Battlelines were drawn along familiar themes: given another shot, the Coalition would maintain a strong economy, boost jobs, cut taxes, keep the borders secure, and finally deliver the elusive budget surplus that has been promised annually throughout the party’s nearly six years in government.
Left out of the sales pitch was the litany of image problems the government is suffering, neatly summarised recently by outgoing cabinet minister Kelly O’Dwyer’s comment that her party are widely regarded as “homophobic, anti-women, climate-change deniers.”
Morrison, never what you’d call a memorable speechmaker, could only offer a lukewarm rallying cry as the figurehead of an incumbent government that’s deeply on the nose with voters.
“There is more to do, and a lot has got done. We are getting on with the job,” he declared.
Morrison faces an opponent in Bill Shorten whose blancmange demeanour masks a history of bare-knuckled, backroom union power-broking. He’s been Opposition Leader for five-and-a-half-years, an age in our current milieu, and even survived the loss of a senator to a foreign interference scandal that brought Australia’s debate about Chinese influence to a head.
Shorten is routinely referred to by satirical newspaper The Betoota Advocate as the Steven Bradbury of politics, for the Australian ice-skater who took gold in the 2002 Winter Olympics after all his opponents were taken out in a last-corner pile up.
Still, Shorten deserves credit for keeping his party disciplined, and actually producing some courageous policies on climate change and negative gearing in the past year, while the Coalition government, ravaged by internal power tussles, has squandered its terms.
Shorten, speaking after the Prime Minister’s election announcement, touted a “fair and inclusive” vision for Australia, and emphasised his party’s traditional strengths in health and education.

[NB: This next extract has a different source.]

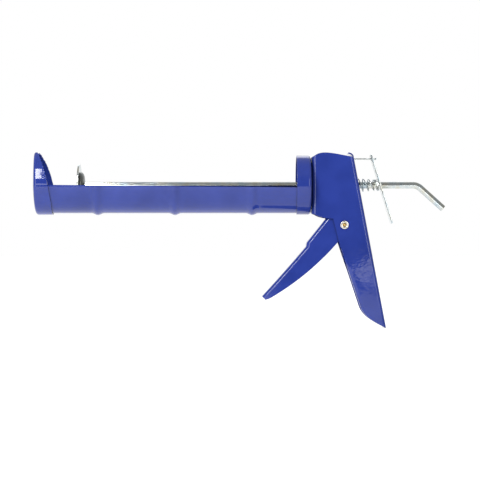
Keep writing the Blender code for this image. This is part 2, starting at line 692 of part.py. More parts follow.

“Today, the case to vote Labor is we will deliver more jobs, better health and education, take real action on climate change and renewable energy and help push energy prices down,” he told reporters.
“We’ll get on top of cost of living burdens and we’ll get wages moving again in this country. We can manage the economy in the interests of working- and middle-class people.”
Labor needs barely a 1% swing in the ballot results to win government, but Shorten denied he sees himself as the frontrunner.
Of particular interest in the contest will be the fate of former prime minister Tony Abbott, whose well-heeled seat in Sydney’s north shore is under serious threat from star-powered independent Zali Steggall, a barrister and Olympian campaigning for action on climate. The other former Liberal prime minister, Malcolm Turnbull, left parliament after he was pushed out of the PM’s job in August. Once-loyal Liberal voters in his seat vented their fury at his treatment in a by-election and installed another centrist independent, Dr Kerryn Phelps.
A loss for Abbott, whose vociferously effective opposition to action on climate change has paralysed Australia’s energy policy for years, would mean voters even in his heartland want to draw a line under a dysfunctional decade in Australian politics.
* The democracy sausage is traditional barbeque fare rolled out at polling places across the country on election day, and has done much in practical terms to enliven the ritual for queuing voters depressed by the self-serving machinations of their political class.